Looks kind of ugly with all the baked-on oil.

Looks a lot prettier with it cleaned off and after drawing temper.

The texture left from the scale of heat treatment can't stay, though. It has to be absolutely smooth. I took it to this level, but the customer finished it out to where he needed it to be for his work.

And the satisfied customer. Now to go work on making the other stakes.

Sunday, September 12, 2010

Anvil wrangling

As a way of helping out my students who are setting up to do forging on their own, I have done a group order in the past for Larry Zoeller burner kits and wool insulation so that they can build their own gas forges. Now I am providing access to inexpensive beginner's block anvils for them as well, the same as the two block anvils I have set up in my shop. It took a bit of wrangling, but they are now cut and ready for pickup.

The anvils began life as two stalks of steel (apparantly mild or thereabouts) roughly 6" x 5" x 60".

This is a lot bigger than anything in my shop can cut, but I cut a deal with a shop that I used to work for to let me use their big bandsaw to cut them into foot-long sections. I came to the shop this Saturday and spent a goodly chunk of the afternoon sawing.

And eventually...

... I got them all cut. There were ten anvils all told, but only nine in this picture because one student loaned me a trailer to get the steel out of the junkyard, and took the first anvil with him.

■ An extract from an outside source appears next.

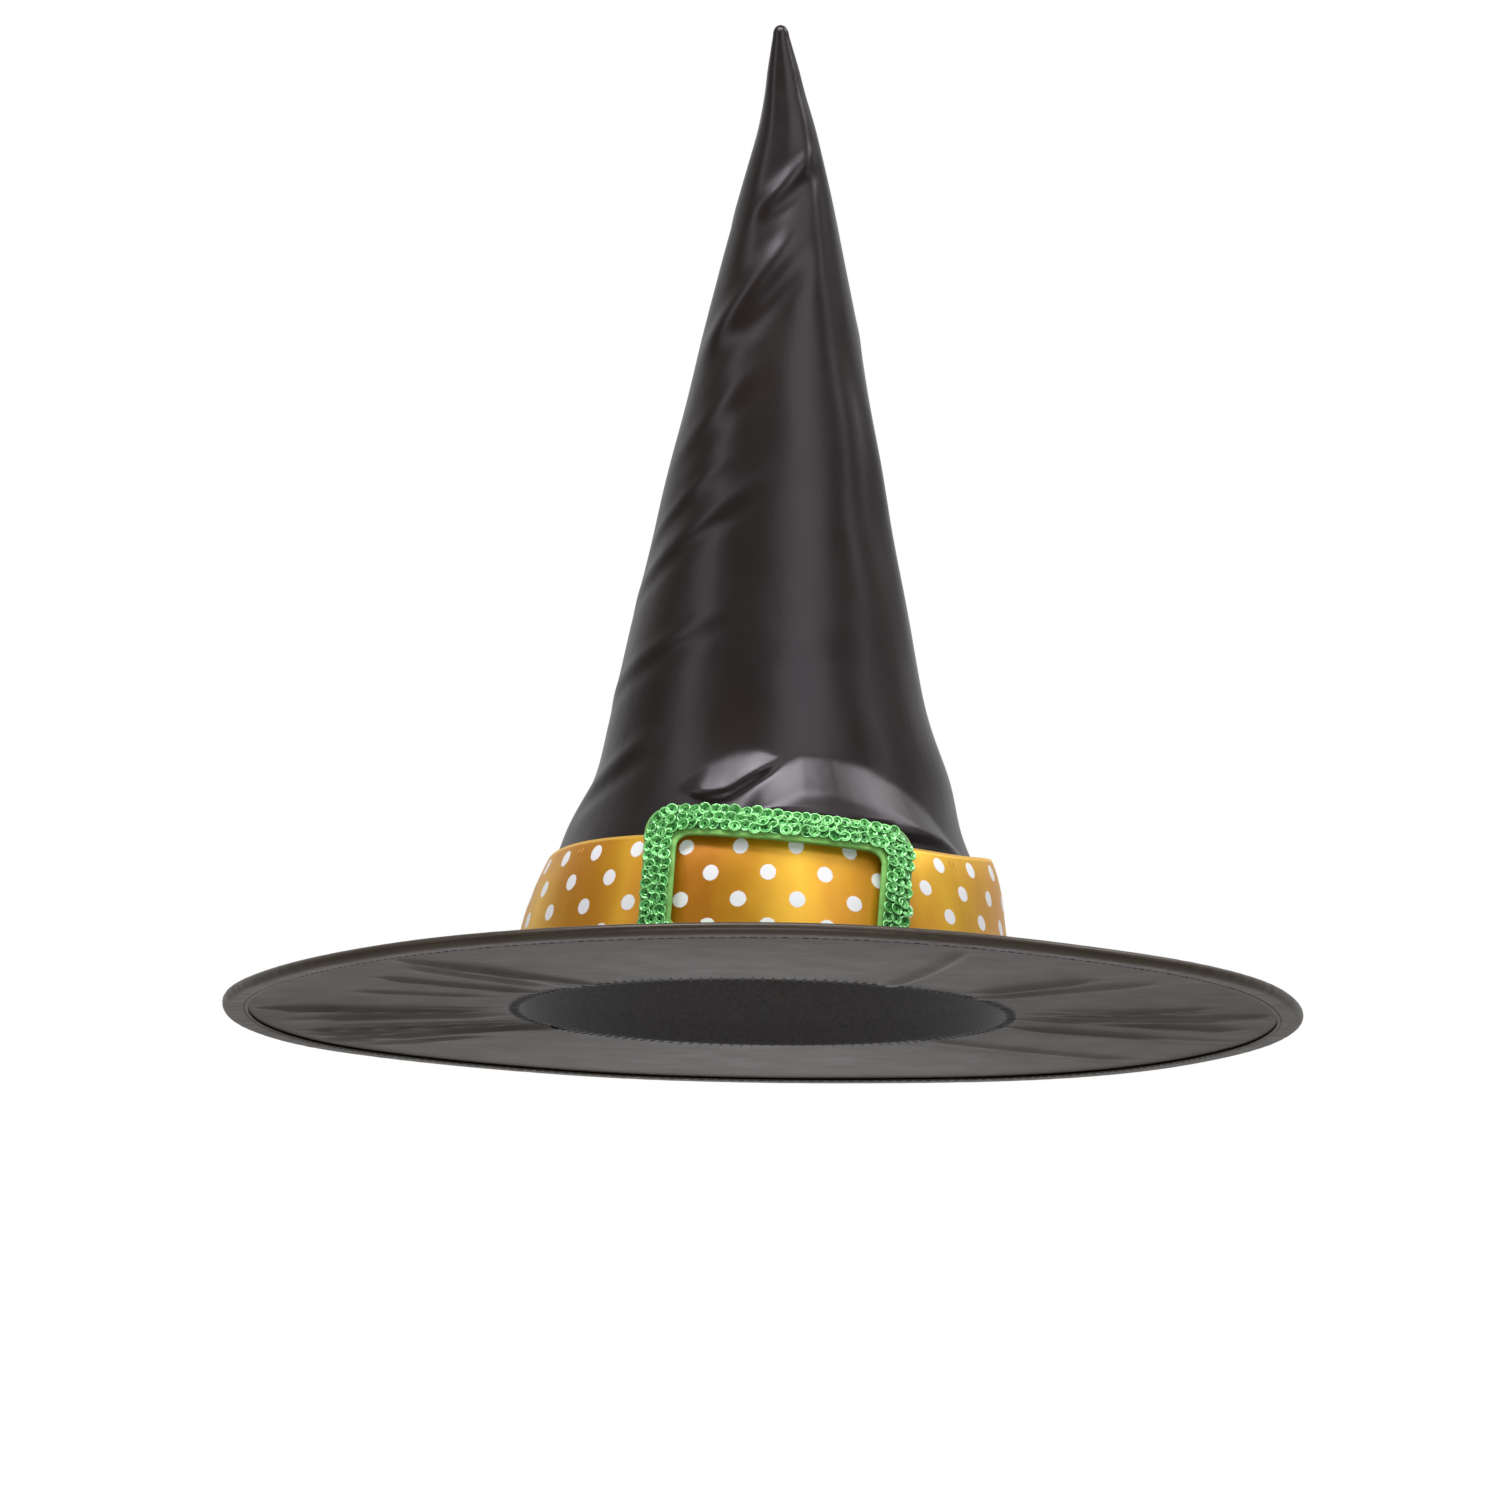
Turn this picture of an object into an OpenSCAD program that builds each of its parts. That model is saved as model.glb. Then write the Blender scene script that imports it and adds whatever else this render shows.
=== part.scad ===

There are more anvils than ordered at the moment, but now I have them on hand for future students who want them. They need some cleanup and are a bit soft, but work quite well and are easy to repair if dented.

Wednesday, September 8, 2010

A long short story

Well, I finished up the story that goes along with the zombie killer wakizashi build. It was a little over 31 pages in Microsoft Word, double spaced. Written a bit hastily, but proofread several times. Read it here:

Escaping the Junkyard

Tuesday, September 7, 2010

Sinking a copper basin for a baptismal font

Not everthing I make is sharp and pointy. Case in point, this large copper basin I'm working on for a baptismal font. Details are in the description.


Wednesday, September 1, 2010

New sharp little Neo-Tribal work knife

This was a little knife I made for a customer who wanted to give it to her father for his birthday/Christmas. She wanted something along the lines of my personal carry work knife, but a scaled-down version.

Car coil spring, forged by hand, primary bevels filed by hand, differentially hardened in veggie oil, spray-on truck bedliner handle, Kydex sheath. The blade is about 3.5" long. It shaves hair quite nicely.

I stamped her dad's initials on the sheath.

I took some in-progress shots. This forged out as beautifully as any of these work knives have. Here's the forged out blade with a cut off piece of the spring it began life as.

Me filing the primary bevel after cleaning up the profile a bit on my belt grinder.

Ready to heat treat.

Working on the Kydex sheath.

After forming it around the blade, tightening the rivets, grinding the profile of the sheath, and opening up the mouth of it some.

After this I sprayed the handle, let it set up overnight, and sharpened it.